No parece que nadie secundara las «reglas de la regla» de Orígenes: ni siquiera él, cuyos —casi— resúmenes de la fe presentan variaciones de contenido.
No obstante, a lo largo de esas primeras generaciones de la vida de la Iglesia se puede observar un movimiento hacia la estandarización; o, cuando menos, un vivo deseo de contar con un estándar fijo. Los Padres emplearon fórmulas distintas —con matices y énfasis distintos— para cada circunstancia histórica distinta. Aun así, no cabe duda de que fueron suficientes dos siglos para constatar patrones recurrentes de provocación y respuesta.
Si «Jesucristo es el mismo ayer y hoy, y por los siglos» (Hb 13, 8), el objeto del culto verdadero será siempre, en palabras de Tertuliano, inmutable e irreformable.
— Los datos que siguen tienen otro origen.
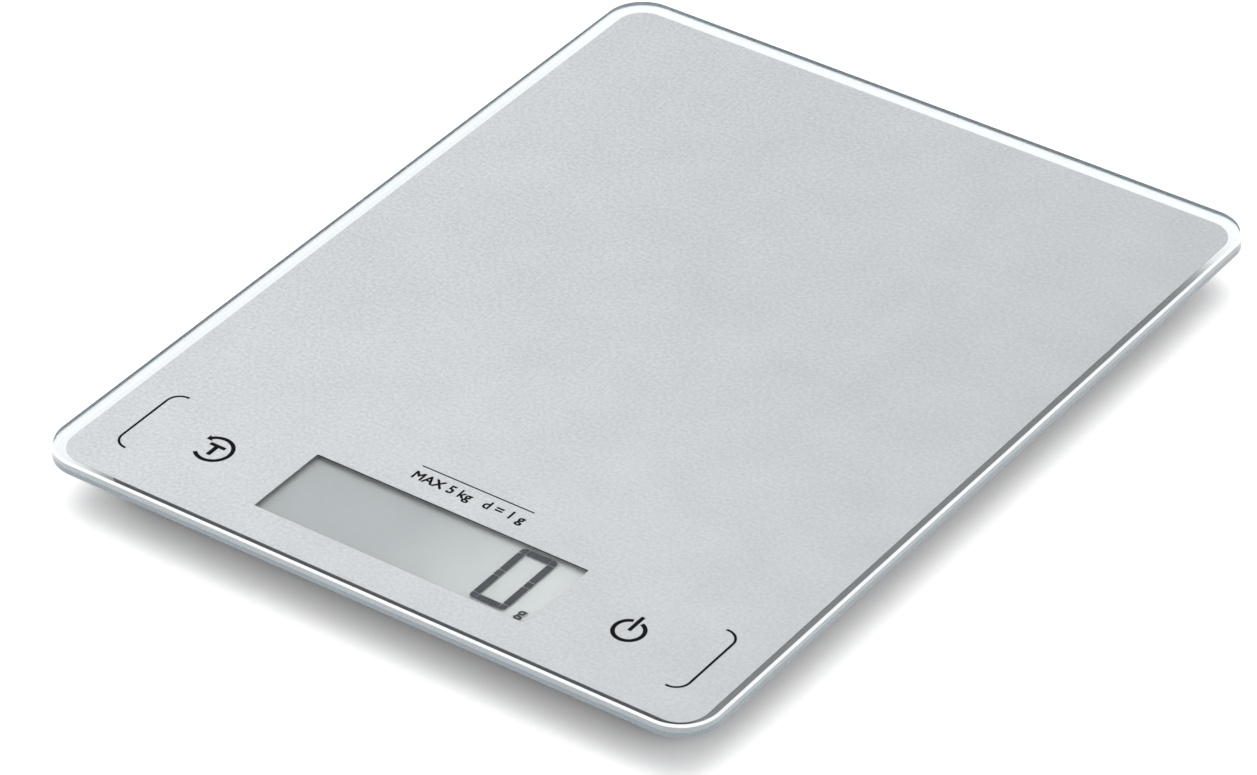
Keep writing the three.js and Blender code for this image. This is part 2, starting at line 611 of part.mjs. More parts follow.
/** The foot: a cup that slides in the tray, kept in by a flange, with a button under the load cell. */
function footCup(x, y) {
  const padRadius = FOOT_RADIUS - CUP_RIM;
  const seat = PAD_THICKNESS + HAIRLINE;
  return turned([
    [0, seat], [padRadius + PAD_FIT, seat], [padRadius + PAD_FIT, PAD_PROUD],
    [FOOT_RADIUS - CUP_EDGE, PAD_PROUD],
    [FOOT_RADIUS, PAD_PROUD + CUP_EDGE], [FOOT_RADIUS, CUP_FLANGE_BOTTOM],
    [FOOT_RADIUS + FOOT_FLANGE, CUP_FLANGE_BOTTOM], [FOOT_RADIUS + FOOT_FLANGE, CUP_FLANGE_TOP],
    [BUTTON_RADIUS, CUP_FLANGE_TOP], [BUTTON_RADIUS, BUTTON_TOP], [0, BUTTON_TOP],
  ], x, y);
}

function footPad(x, y) {
  const radius = FOOT_RADIUS - CUP_RIM;
  return turned([
    [0, 0], [radius - PAD_EDGE, 0], [radius, PAD_EDGE], [radius, PAD_THICKNESS], [0, PAD_THICKNESS],
  ], x, y);
}

// ---------------------------------------------------------------- battery

function coinCell() {
  const r = COIN_RADIUS;
  return turned([
    [0, COIN_BOTTOM], [r - COIN_EDGE, COIN_BOTTOM], [r, COIN_BOTTOM + COIN_EDGE], [r, COIN_TOP - COIN_STEP],
    [r - COIN_CAP_INSET, COIN_TOP - COIN_STEP], [r - COIN_CAP_INSET, COIN_TOP], [0, COIN_TOP],
  ], 0, BATTERY_Y);
}

/** The flush door, with two hooks that catch on the tray and a finger notch on the side that opens. */
function batteryDoor() {
  const back = BATTERY_Y + DOOR_HALF;
  const front = BATTERY_Y - DOOR_HALF;
  const hookBottom = FLOOR_TOP + CLEARANCE;
  const hooks = [-1, 1].flatMap((side) => {
    const x = side * DOOR_HALF * 0.55;
    const x0 = x - HOOK_WIDTH / 2;
    const x1 = x + HOOK_WIDTH / 2;
    return [
      block(x0, x1, back - HOOK_THICKNESS, back, DOOR_TOP - OVERLAP, hookBottom + HOOK_THICKNESS),
      block(x0, x1, back - OVERLAP, back + HOOK_REACH, hookBottom, hookBottom + HOOK_THICKNESS),
    ];
  });
  const notch = disc(0, front, HOOK_WIDTH * 0.8, FLOOR_BOTTOM - OVERCUT, FLOOR_BOTTOM + DOOR_THICKNESS / 2);
  const panel = roundedPlate(2 * DOOR_HALF, 2 * DOOR_HALF, DOOR_CORNER, FLOOR_BOTTOM, DOOR_TOP, 0, BATTERY_Y);
  return carved(panel, { add: hooks, cut: [notch] });
}

/** The leaf over the coin cell, bent up through the well's ceiling to a solder tab. */
function minusContact() {
  const bottom = COIN_TOP + CONTACT_GAP;
  const half = CONTACT_WIDTH / 2;
  const bend = BATTERY_Y - WELL_HALF + COIN_WALL + CLEARANCE;
  return carved(block(-half, half, bend, BATTERY_Y + half, bottom, bottom + CONTACT_THICKNESS), {
    add: [block(-half, half, bend, bend + CONTACT_THICKNESS, bottom, CONTACT_TOP)],
  });
}

/** The upright leaf against the rim of the coin cell. */
function plusContact() {
  const x = COIN_RADIUS + CONTACT_GAP;
  const half = CONTACT_WIDTH / 2;
  return block(x, x + CONTACT_THICKNESS, BATTERY_Y - half, BATTERY_Y + half, COIN_BOTTOM, CONTACT_TOP);
}

// ---------------------------------------------------------------- leads

function lead(points) {
  const places = points.map((point) => new THREE.Vector3(...point));
  const curve = new THREE.CatmullRomCurve3(places, false, "centripetal");
  const steps = Math.max(10, Math.round(curve.getLength() / LEAD_STEP));
  return wire(curve, LEAD_RADIUS, steps, 3);
}

const LEAD_ON_BOARD = BOARD_TOP + LEAD_RADIUS + LEAD_LIFT;
const LEAD_OVER_CLAMP = CLAMP_TOP + LEAD_RADIUS + LEAD_LIFT;
const LEAD_ON_CELL = CELL_TOP + LEAD_RADIUS + LEAD_LIFT;
const LEAD_OVER_RIBS = FLOOR_TOP + RIB_HEIGHT + LEAD_RADIUS + LEAD_LIFT;
const CLAMP_OPENING = CLAMP_HALF - CLAMP_RIM;

/** The stretch of a lead that climbs from its load cell over the rim of the clamp. */
function climb(side, y) {
  return [
    [side * (FOOT_X - CLAMP_OPENING + 5), y, LEAD_ON_CELL],
    [side * (FOOT_X - CLAMP_OPENING + 2), y, LEAD_OVER_CLAMP],
    [side * (FOOT_X - CLAMP_HALF), y, LEAD_OVER_CLAMP],
  ];
}

/** A front load cell's lead: over its clamp and straight onto the board beside it. */
function frontCellLead(side) {
  const y = -FOOT_Y + CLAMP_HALF / 2;
  return lead([
    ...climb(side, y),
    [side * (BOARD_HALF - 1), y, LEAD_ON_BOARD + 1],
    [side * (BOARD_HALF - 2), y, LEAD_ON_BOARD],
  ]);
}

/** A rear load cell's lead: over its clamp, along the floor and up onto the back of the board. */
function rearCellLead(side) {
  const y = FOOT_Y - CLAMP_HALF / 2;
  const lane = FOOT_X - CLAMP_HALF - 1.5;
  const boardLane = HOLDER_HALF - 1;
  return lead([
    ...climb(side, y),
    [side * (lane + 0.5), y - 2, LEAD_OVER_CLAMP],
    [side * lane, y - 14, LEAD_OVER_RIBS],
    [side * lane, BOARD_BACK + 26, LEAD_OVER_RIBS],
    [side * (boardLane + 2), BOARD_BACK + 6, LEAD_ON_BOARD + 0.5],
    [side * boardLane, BOARD_BACK - 5, LEAD_ON_BOARD],
  ]);
}

/** A battery lead from a contact's solder tab onto the back of the board. */
function batteryLead(startX, startY, endX) {
  return lead([
    [startX, startY, CONTACT_TOP - LEAD_RADIUS],
    [startX, startY - 2, CONTACT_TOP],
    [(startX + endX) / 2, (startY + BOARD_BACK) / 2 - 3, CONTACT_TOP],
    [endX, BOARD_BACK - 3, LEAD_ON_BOARD],
  ]);
}

// ---------------------------------------------------------------- the assembly

piece("glass_plate", glassPlate(), "clearGlass");
piece("silver_backprint", backPrint(), "silverInk");
piece("foam_tape", foamTape(), "foam");
piece("base_tray", baseTray(), "trayPlastic");
piece("rating_label", ratingLabel(), "labelFilm");

piece("lcd_front_glass", lcdFrontSheet(), "displayGlass");
piece("lcd_rear_glass", lcdRearSheet(REAR_SHEET_BOTTOM, REAR_SHEET_TOP), "displayGlass");
piece("lcd_reflector", lcdRearSheet(REFLECTOR_BOTTOM, REFLECTOR_BOTTOM + REFLECTOR_THICKNESS), "reflector");
piece("lcd_holder", lcdHolder(), "holderPlastic");
piece("zebra_strip", zebraStrip(), "zebra");

piece("main_board", mainBoard(), "boardGreen");
piece("controller_blob", controllerBlob(), "epoxy");
piece("converter_chip", converterChip(), "epoxy");
BOARD_SCREWS.forEach(([x, y], index) =>
  piece(`board_screw_${index + 1}`, screw(x, y, BOARD_TOP), "screwSteel"));

for (const [key, side] of [["tare", -1], ["power", 1]]) {
  piece(`touch_foil_${key}`, touchFoil(side), "copper");
  piece(`touch_spring_${key}`, touchSpring(side), "springSteel");
}

for (const [corner, sideX, sideY] of CORNERS) {
  const x = sideX * FOOT_X;
  const y = sideY * FOOT_Y;
  piece(`foot_pad_${corner}`, footPad(x, y), "rubber");
  piece(`foot_cup_${corner}`, footCup(x, y), "cupPlastic");
  piece(`load_cell_${corner}`, loadCell(x, y, sideY), "cellAlloy");
  piece(`cell_clamp_${corner}`, cellClamp(sideX, sideY), "clampPlastic");
  clampScrews(sideX, sideY).forEach(([sx, sy], index) =>
    piece(`clamp_screw_${corner}_${index + 1}`, screw(sx, sy, CLAMP_TOP), "screwSteel"));
  piece(`cell_lead_${corner}`, sideY < 0 ? frontCellLead(sideX) : rearCellLead(sideX), "whiteWire");
}

piece("battery_door", batteryDoor(), "doorPlastic");
piece("coin_cell", coinCell(), "coinSteel");
piece("minus_contact", minusContact(), "springSteel");
piece("plus_contact", plusContact(), "springSteel");
const MINUS_TAB_Y = BATTERY_Y - WELL_HALF + COIN_WALL - LEAD_RADIUS;
const PLUS_TAB_X = COIN_RADIUS + CONTACT_GAP + CONTACT_THICKNESS + LEAD_RADIUS + LEAD_LIFT;
piece("battery_lead_minus", batteryLead(0, MINUS_TAB_Y, -COIN_RADIUS / 2), "blackWire");
piece("battery_lead_plus", batteryLead(PLUS_TAB_X, BATTERY_Y, COIN_RADIUS), "redWire");

export default scale;
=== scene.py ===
# %% [markdown]
# # A slim glass kitchen scale
# The real object is a 210 by 270 mm plate of clear glass, printed silver on its underside, bonded
# to a shallow dark tray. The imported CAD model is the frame: it gives every piece its size and place.
# This lesson builds the looks around it, one piece or finish at a time.

# %% load the frame
import json
from math import cos, sin, pi, radians
import bmesh
import bpy
from mathutils import Matrix, Vector


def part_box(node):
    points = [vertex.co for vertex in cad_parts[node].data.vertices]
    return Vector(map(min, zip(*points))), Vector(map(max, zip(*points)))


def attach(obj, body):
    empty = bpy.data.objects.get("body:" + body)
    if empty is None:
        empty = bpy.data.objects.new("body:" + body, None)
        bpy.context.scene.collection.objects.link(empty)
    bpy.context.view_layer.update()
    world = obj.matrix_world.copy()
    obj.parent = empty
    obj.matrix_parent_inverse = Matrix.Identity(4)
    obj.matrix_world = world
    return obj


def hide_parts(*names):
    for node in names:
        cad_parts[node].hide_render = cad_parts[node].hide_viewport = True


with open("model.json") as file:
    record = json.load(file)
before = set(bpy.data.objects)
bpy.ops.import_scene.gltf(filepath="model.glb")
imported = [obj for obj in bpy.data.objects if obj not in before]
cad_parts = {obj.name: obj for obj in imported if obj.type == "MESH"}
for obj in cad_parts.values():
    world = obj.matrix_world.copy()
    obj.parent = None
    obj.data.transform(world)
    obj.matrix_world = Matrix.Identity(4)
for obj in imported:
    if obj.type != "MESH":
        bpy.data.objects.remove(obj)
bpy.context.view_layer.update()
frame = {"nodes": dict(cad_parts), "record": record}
scene = bpy.context.scene
BODY_OF = {node: body for body, nodes in frame["record"]["behaviour"]["bodies"].items() for node in nodes}
MM = 0.001

# %% [markdown]
# ## Camera
# A product view from the front right corner, looking down at 36 degrees through a long lens, so
# the plate's far edge is nearly as long as its near one. The camera is placed by an orbit around a
# point near the middle of the glass, and tipped by a fraction of a degree, as a hand-set tripod is.

# %% camera
AZIMUTH = radians(35.838)
ELEVATION = radians(35.877)
ROLL = radians(-0.681)
AIM = Vector((0.00693, -0.0243, 0.01745))
DISTANCE = 1.6088
LENS = 174.7
SENSOR = 36.0


def orbit_matrix(azimuth, elevation, roll, aim, distance):
    """Where a camera stands that looks at aim from that azimuth and elevation."""
    back = Vector((sin(azimuth) * cos(elevation), -cos(azimuth) * cos(elevation), sin(elevation)))
    level = Vector((cos(azimuth), sin(azimuth), 0))
    up = back.cross(level)
    right = level * cos(roll) + up * sin(roll)
    top = up * cos(roll) - level * sin(roll)
    matrix = Matrix((right, top, back)).transposed().to_4x4()
    matrix.translation = aim + back * distance
    return matrix


camera_data = bpy.data.cameras.new("camera")
camera_data.lens = LENS
camera_data.sensor_width = SENSOR
camera_data.clip_start = 0.05
camera = bpy.data.objects.new("camera", camera_data)
camera.matrix_world = orbit_matrix(AZIMUTH, ELEVATION, ROLL, AIM, DISTANCE)
scene.collection.objects.link(camera)
scene.camera = camera
print("camera stands at", [round(v, 3) for v in camera.location])

# %% [markdown]
# ## Small tools for making pieces
# Every piece is shaped with bmesh operators in millimetres and turned into an object in metres that
# stands at the origin, so a pattern on Object coordinates has the scale of the frame. Edges sharper
# than a limit stay crisp and the rest is shaded smooth. Points closer than a tenth of a micrometre
# count as one.

# %% tools for pieces
SHARP = radians(35)
TOUCHING = 1e-4
CORNER_STEPS = 24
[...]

Ya en los albores de la era cristiana exclamaba san Pablo: «¡Oh profundidad de la riqueza, de la sabiduría y de la ciencia de Dios! ¡Qué incomprensibles son sus juicios y qué inescrutables sus caminos!» (Rm 11, 33): unas palabras que no eran menos ciertas en el siglo III.
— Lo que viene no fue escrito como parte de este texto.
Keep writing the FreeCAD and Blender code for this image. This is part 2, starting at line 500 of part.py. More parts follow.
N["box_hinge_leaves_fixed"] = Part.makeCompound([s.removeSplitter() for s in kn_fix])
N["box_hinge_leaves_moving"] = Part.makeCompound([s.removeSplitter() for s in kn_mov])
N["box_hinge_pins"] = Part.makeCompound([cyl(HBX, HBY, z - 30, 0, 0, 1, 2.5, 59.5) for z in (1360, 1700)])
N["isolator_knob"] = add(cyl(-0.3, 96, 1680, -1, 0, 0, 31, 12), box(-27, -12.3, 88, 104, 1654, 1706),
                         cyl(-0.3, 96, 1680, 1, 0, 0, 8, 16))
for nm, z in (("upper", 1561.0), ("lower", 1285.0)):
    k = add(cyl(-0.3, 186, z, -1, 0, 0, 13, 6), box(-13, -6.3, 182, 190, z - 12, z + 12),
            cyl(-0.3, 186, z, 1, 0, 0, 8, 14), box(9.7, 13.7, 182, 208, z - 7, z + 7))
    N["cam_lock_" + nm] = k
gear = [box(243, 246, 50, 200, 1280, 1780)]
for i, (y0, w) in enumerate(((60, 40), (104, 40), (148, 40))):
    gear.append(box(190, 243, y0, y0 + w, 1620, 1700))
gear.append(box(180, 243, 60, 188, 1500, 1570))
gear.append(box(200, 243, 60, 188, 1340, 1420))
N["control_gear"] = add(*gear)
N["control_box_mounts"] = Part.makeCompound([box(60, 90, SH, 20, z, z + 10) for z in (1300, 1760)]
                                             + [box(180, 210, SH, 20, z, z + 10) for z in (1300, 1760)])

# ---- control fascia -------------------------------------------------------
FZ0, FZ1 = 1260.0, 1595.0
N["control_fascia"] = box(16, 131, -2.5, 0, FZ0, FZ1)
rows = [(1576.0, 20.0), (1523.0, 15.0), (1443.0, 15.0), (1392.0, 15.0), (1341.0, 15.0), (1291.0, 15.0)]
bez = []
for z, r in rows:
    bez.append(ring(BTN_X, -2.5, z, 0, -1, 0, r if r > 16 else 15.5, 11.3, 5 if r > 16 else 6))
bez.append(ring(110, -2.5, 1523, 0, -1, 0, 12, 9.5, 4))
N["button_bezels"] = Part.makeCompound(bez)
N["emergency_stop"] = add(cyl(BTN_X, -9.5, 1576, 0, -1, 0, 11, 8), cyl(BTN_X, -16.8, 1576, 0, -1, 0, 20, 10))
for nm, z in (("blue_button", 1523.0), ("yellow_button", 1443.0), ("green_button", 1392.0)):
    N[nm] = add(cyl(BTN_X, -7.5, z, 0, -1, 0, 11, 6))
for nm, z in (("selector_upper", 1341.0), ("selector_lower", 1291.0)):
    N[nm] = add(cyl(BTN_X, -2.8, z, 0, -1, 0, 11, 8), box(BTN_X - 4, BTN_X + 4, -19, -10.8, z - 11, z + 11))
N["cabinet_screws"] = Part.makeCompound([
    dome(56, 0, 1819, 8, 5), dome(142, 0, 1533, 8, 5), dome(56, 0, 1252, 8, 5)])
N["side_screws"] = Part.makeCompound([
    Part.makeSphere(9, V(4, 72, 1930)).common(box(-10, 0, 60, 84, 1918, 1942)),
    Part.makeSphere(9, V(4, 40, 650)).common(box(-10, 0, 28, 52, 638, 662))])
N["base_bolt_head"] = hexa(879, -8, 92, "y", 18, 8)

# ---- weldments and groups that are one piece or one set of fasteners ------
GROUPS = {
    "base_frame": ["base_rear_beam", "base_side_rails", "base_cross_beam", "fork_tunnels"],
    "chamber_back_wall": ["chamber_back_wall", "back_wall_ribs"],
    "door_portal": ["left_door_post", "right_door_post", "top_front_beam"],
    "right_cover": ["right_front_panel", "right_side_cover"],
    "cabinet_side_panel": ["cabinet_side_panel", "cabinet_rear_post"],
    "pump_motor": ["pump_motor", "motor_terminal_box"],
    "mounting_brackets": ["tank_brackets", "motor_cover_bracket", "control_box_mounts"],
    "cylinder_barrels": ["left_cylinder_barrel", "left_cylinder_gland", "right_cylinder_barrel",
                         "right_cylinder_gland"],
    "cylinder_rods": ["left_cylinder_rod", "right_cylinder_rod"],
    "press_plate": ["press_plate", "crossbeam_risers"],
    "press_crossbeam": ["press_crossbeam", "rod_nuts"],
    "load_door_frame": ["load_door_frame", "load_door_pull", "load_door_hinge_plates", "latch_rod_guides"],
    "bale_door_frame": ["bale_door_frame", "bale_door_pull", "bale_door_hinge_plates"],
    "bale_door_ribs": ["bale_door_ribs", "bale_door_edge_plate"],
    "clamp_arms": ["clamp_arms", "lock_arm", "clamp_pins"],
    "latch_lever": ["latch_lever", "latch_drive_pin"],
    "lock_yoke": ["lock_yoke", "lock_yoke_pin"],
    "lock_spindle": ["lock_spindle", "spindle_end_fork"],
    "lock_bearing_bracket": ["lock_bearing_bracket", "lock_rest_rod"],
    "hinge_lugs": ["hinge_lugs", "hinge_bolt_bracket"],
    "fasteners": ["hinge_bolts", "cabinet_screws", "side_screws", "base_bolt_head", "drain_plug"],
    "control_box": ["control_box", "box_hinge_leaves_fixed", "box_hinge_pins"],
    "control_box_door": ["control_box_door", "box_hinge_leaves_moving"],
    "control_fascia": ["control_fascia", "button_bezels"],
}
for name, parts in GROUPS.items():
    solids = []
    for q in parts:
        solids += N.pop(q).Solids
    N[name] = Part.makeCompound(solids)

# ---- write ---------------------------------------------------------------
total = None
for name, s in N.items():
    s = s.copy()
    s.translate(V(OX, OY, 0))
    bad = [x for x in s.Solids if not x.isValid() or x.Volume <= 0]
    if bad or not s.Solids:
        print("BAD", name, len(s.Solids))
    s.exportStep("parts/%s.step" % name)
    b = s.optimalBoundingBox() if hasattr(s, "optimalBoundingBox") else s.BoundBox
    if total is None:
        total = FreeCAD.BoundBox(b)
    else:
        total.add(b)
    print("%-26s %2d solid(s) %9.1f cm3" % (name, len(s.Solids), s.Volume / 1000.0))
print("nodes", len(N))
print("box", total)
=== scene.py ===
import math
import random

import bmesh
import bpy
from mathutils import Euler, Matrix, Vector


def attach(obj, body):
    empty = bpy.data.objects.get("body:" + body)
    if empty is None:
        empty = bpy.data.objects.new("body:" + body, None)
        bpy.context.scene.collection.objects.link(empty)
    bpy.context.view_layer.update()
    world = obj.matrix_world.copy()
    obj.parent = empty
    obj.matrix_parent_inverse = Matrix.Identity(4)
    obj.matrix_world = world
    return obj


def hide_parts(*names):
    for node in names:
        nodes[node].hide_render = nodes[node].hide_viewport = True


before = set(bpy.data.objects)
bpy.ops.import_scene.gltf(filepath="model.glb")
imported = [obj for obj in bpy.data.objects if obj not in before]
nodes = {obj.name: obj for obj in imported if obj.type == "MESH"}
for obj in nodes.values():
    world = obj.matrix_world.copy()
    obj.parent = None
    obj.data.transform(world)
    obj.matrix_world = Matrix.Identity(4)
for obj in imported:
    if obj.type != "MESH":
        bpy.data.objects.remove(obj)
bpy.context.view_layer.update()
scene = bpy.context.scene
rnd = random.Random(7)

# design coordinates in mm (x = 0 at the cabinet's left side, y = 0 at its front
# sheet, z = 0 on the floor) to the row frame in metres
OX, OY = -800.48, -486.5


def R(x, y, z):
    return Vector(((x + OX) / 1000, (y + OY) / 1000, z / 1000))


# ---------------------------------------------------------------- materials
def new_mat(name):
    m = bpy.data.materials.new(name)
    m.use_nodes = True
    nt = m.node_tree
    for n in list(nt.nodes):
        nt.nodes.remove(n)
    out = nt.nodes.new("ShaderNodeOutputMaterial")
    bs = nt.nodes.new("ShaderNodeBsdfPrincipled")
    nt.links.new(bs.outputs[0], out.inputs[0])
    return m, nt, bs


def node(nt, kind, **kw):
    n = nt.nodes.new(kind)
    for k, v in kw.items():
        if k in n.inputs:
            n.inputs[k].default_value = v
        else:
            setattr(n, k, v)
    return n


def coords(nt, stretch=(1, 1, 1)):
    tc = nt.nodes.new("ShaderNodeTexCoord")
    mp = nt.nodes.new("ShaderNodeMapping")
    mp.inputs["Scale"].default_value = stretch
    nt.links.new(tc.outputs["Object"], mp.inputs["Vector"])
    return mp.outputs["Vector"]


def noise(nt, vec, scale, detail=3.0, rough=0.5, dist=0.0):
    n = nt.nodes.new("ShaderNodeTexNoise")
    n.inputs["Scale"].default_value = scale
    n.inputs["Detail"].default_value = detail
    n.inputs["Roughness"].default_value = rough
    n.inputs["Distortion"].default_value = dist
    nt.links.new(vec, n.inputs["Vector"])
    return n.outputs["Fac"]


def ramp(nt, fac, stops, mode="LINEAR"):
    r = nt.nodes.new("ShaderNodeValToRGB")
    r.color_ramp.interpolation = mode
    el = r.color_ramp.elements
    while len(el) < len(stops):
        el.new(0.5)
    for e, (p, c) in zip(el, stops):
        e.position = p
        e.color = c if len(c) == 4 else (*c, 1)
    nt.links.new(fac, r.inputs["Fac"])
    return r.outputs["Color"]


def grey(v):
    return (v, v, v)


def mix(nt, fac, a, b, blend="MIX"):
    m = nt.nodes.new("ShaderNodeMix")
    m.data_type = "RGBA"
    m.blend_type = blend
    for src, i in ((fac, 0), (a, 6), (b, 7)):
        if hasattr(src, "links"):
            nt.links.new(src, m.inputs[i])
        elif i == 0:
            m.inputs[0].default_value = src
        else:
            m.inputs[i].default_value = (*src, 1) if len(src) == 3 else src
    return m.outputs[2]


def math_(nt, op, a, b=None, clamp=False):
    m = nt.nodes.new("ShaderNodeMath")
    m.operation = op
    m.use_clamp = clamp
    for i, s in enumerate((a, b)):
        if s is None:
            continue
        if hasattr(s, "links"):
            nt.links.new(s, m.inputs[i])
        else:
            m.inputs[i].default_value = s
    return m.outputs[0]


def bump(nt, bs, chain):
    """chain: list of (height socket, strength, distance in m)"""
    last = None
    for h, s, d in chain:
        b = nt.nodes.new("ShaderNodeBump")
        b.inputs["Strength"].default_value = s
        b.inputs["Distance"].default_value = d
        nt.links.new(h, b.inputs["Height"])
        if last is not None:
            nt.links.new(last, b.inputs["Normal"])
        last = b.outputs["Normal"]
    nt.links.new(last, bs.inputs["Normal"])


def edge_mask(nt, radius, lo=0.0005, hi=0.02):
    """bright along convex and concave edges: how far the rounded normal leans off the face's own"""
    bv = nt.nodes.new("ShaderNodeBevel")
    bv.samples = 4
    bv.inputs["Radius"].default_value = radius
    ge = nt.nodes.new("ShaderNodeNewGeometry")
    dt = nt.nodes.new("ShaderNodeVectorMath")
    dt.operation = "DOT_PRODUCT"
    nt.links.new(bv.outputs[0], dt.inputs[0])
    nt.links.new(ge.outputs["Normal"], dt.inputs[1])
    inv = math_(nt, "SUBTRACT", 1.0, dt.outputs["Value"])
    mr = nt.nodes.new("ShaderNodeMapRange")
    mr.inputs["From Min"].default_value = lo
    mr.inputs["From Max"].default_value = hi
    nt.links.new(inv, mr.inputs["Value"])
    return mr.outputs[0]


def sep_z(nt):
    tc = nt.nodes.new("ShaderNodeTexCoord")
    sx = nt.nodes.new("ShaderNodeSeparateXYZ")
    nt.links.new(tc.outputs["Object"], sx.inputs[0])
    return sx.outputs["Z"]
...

En la llamada de la Iglesia a la regla de fe no se descubre sino el reflejo del misterio de Dios y del asombro de su pueblo. Ninguna fórmula era capaz de contener a un Dios infinito y eterno. Lo que los cristianos pretendían proteger con su búsqueda de una profesión de fe más precisa era el misterio mismo de Dios. No se trataba de una mera cuestión de lógica, sino de amor: un amor divino y sin límites que los herejes del siglo IV quisieron ligar al tiempo.
Estaba en juego el vínculo familiar. La regla de fe transmitía la verdad de la alianza, su historia y su doctrina, contenida en un sobrio resumen.
[1]San Ireneo de Lyon, Contra los herejes 1.9.4.
[2]Ibid., 1.22.1.
[3]San Ireneo de Lyon, Demostración de la predicación apostólica 5.
[4]Tertuliano, Sobre el velo que han de llevar las vírgenes 1. Ver también otras fórmulas contenidas en Sobre la prescripción de los herejes 1.3 y Contra Práxeas 2.
[5]Tertuliano, Sobre la prescripción de los herejes 13.
[6]Orígenes, Sobre los principios, prólogo 3-8.